Être européen aujourd’hui
L’identité européenne est une identité culturelle plurielle (cf. schéma ci-après).
Au contraire des États qui dissimulent les différences dans une identification réductrice (comme l’a fait la France jacobine), le modèle européen tire sa puissance de sa capacité à intégrer des apports multiples, à produire et à diffuser : « Tout est venu à l’Europe et tout en est venu. Ou presque tout. » disait Paul Valéry (Variété, « La crise de l’esprit », 1919).

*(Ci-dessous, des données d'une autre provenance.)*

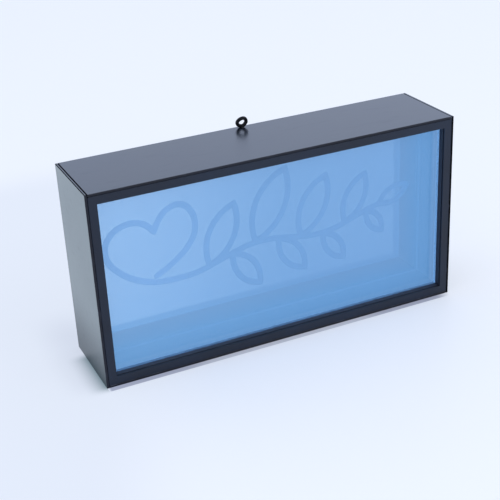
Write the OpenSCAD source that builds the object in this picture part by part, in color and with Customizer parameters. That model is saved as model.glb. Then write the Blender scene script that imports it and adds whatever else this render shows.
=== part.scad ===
// Mirror light box for a shelf or a wall: a black sheet case with a tinted one-way window in front.
// Behind it a light chamber ends in a mirror engraved with a heart and a leafy vine, lit from the back.
// X runs to the right, Y from the front to the back, Z up. The origin is the middle of the base.

/* [Case] */
// Overall width
case_w = 300; // [260:1:400]
// Overall height
case_h = 155; // [140:1:220]
// Overall depth
case_d = 70; // [62:1:90]
// Thickness of the four case sheets
sheet_t = 2; // [1.5:0.1:2.4]
// Chamfer along the sheet edges, which leaves a V groove at each seam
sheet_chamfer = 0.4; // [0.2:0.1:0.6]

/* [Front] */
// Width of the front border, sheet edge included
border_w = 8.4; // [7.6:0.1:12]
// Thickness of the bezel plate
bezel_t = 2; // [1.6:0.1:2.6]
// Undercut behind the bezel's inner edge
bezel_undercut = 1; // [0.4:0.1:1.4]
// Depth of the window face behind the bezel face
window_recess = 6.5; // [5.6:0.1:9]
// Thickness of the tinted window
window_t = 3; // [2:0.1:4]
// Thickness of the foam tape in front of the window
window_tape_t = 0.6; // [0.4:0.1:1]
// How far the tape shows inside the border
window_tape_lip = 0.4; // [0.2:0.1:0.8]

/* [Light chamber] */
// Wall thickness of the channel-shaped chamber rails
channel_t = 1.8; // [1.2:0.1:2.4]
// Thickness of the foam strip round the mirror
mirror_foam_t = 3.1; // [2:0.1:3.6]
// Thickness of the engraved mirror
mirror_t = 2; // [1.6:0.1:3]
// Thickness of the opal diffuser
diffuser_t = 2; // [1.5:0.1:3]

/* [Light lines] */
// Width of a light line
line_w = 5; // [3:0.1:6]
// Depth of the engraving
line_depth = 0.8; // [0.4:0.1:1.2]
// Number of leaves along the stem
leaf_n = 8; // [4:1:8]
// Length of the longest leaf
leaf_l = 62; // [40:1:64]
// Width of a leaf as a share of its length
leaf_share = 0.42; // [0.36:0.01:0.5]

/* [Rear frame and lamps] */
// Depth of the shelf that carries the lamp plate
shelf_d = 6; // [5:0.1:6.2]
// Width of that shelf
shelf_w = 2; // [1.5:0.1:2.4]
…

Les pères fondateurs ont compris qu’il ne fallait surtout pas opposer l’identité européenne aux identités nationales, mais transformer les divergences en convergences. Chacun participe de cultures multiples, elles-mêmes susceptibles de changements, au gré des échanges et des influences mutuelles. Cela explique que l’on se sente plus ou moins citoyen européen selon les lieux où l’on se trouve. L’identité européenne n’est pas aussi immédiate que le sentiment d’appartenance nationale : quand je suis en Europe, je me sens français, mais quand je suis à New York, ou à Tokyo, je me sens européen.
L’Européen d’aujourd’hui n’est plus seulement « celui qui a la nostalgie de l’Europe » (Kundera). Il partage des règles communes, une monnaie, un drapeau, des droits et des exigences. L’Europe est le fruit d’une histoire complexe, vécue différemment dans chaque pays, mais chacun sait que c’est aussi un projet qui s’est appuyé sur un pragmatisme économique pour transformer un passé de guerres en avenir de paix et de prospérité. Une entreprise sans précédent qui eût été impossible sans la valorisation des héritages fondamentaux : intellectuels (Grèce, Rome), religieux (judéo-chrétien), philosophiques (humanisme, Lumières), bien visibles à travers la richesse des patrimoines, lieux de mémoire et autres marqueurs culturels (bibliothèques, monuments, cafés…).
Cette identité culturelle européenne si présente dans « ce grand musée des rêves passés que nous appelons histoire » (George Steiner) est une invitation à l’action. Elle est plus que jamais d’actualité à une époque où les certitudes idéologiques vacillent et où se dessine une nouvelle tectonique géopolitique.